- [Task statement] From the listing that follows, extract every line and set it down unaltered.

- [Stored items from a collection]
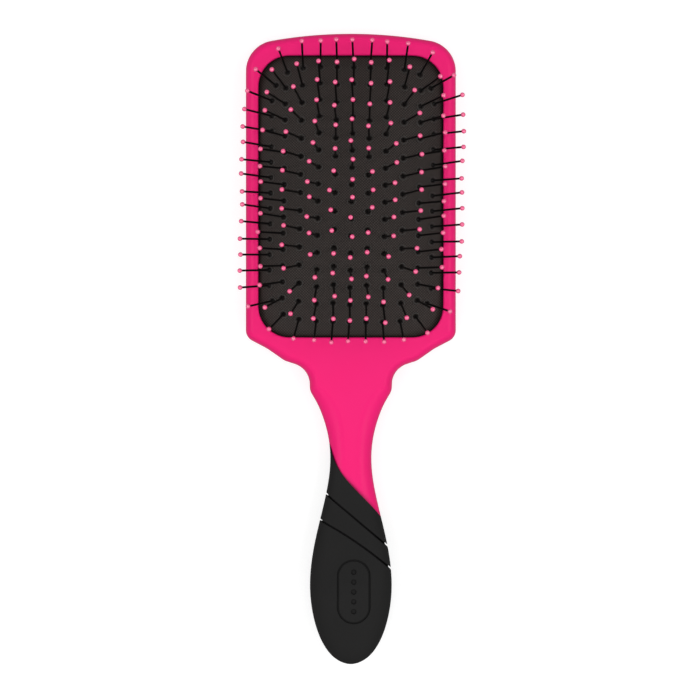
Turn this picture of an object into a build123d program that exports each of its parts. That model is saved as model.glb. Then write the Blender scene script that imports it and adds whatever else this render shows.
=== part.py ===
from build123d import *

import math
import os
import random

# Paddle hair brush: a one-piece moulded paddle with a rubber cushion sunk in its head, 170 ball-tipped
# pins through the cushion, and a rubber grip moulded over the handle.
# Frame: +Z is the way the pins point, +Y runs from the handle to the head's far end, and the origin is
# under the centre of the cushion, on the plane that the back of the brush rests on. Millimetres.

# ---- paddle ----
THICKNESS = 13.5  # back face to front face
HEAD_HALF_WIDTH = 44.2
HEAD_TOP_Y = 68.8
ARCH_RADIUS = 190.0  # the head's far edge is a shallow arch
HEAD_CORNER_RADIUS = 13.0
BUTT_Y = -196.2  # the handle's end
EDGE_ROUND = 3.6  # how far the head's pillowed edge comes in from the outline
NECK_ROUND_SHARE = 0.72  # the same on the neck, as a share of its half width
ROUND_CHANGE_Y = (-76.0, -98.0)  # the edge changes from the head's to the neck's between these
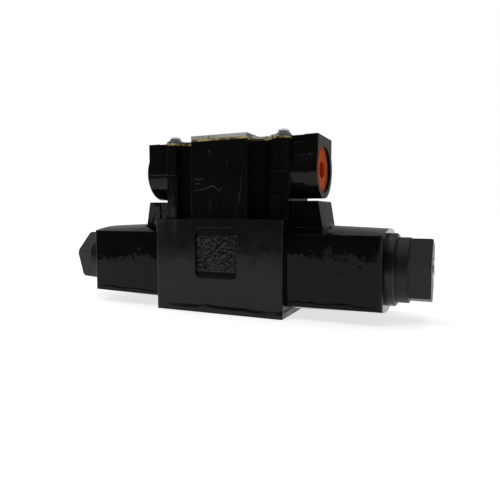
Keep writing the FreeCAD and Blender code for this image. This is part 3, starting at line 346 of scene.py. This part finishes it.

- [Completed task]
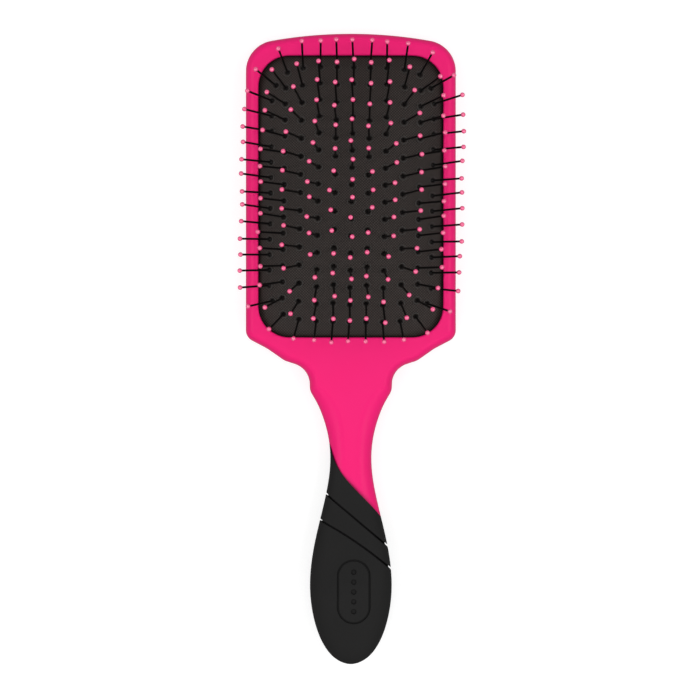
Turn this picture of an object into a build123d program that exports each of its parts. That model is saved as model.glb. Then write the Blender scene script that imports it and adds whatever else this render shows.
=== part.py ===
from build123d import *

import math
import os
import random

# Paddle hair brush: a one-piece moulded paddle with a rubber cushion sunk in its head, 170 ball-tipped
# pins through the cushion, and a rubber grip moulded over the handle.
# Frame: +Z is the way the pins point, +Y runs from the handle to the head's far end, and the origin is
# under the centre of the cushion, on the plane that the back of the brush rests on. Millimetres.

# ---- paddle ----
THICKNESS = 13.5  # back face to front face
HEAD_HALF_WIDTH = 44.2
HEAD_TOP_Y = 68.8
ARCH_RADIUS = 190.0  # the head's far edge is a shallow arch
HEAD_CORNER_RADIUS = 13.0
BUTT_Y = -196.2  # the handle's end
EDGE_ROUND = 3.6  # how far the head's pillowed edge comes in from the outline
NECK_ROUND_SHARE = 0.72  # the same on the neck, as a share of its half width
ROUND_CHANGE_Y = (-76.0, -98.0)  # the edge changes from the head's to the neck's between these
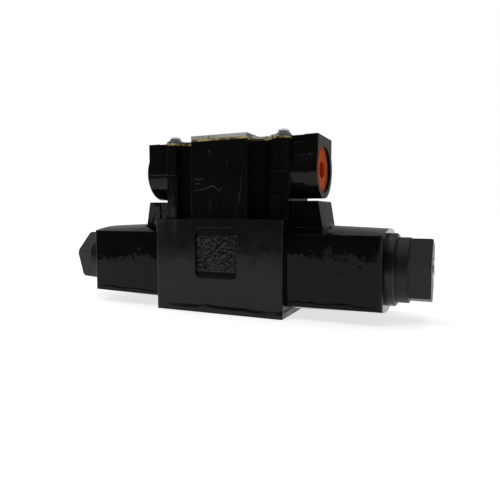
Keep writing the FreeCAD and Blender code for this image. This is part 3, starting at line 346 of scene.py. This part finishes it.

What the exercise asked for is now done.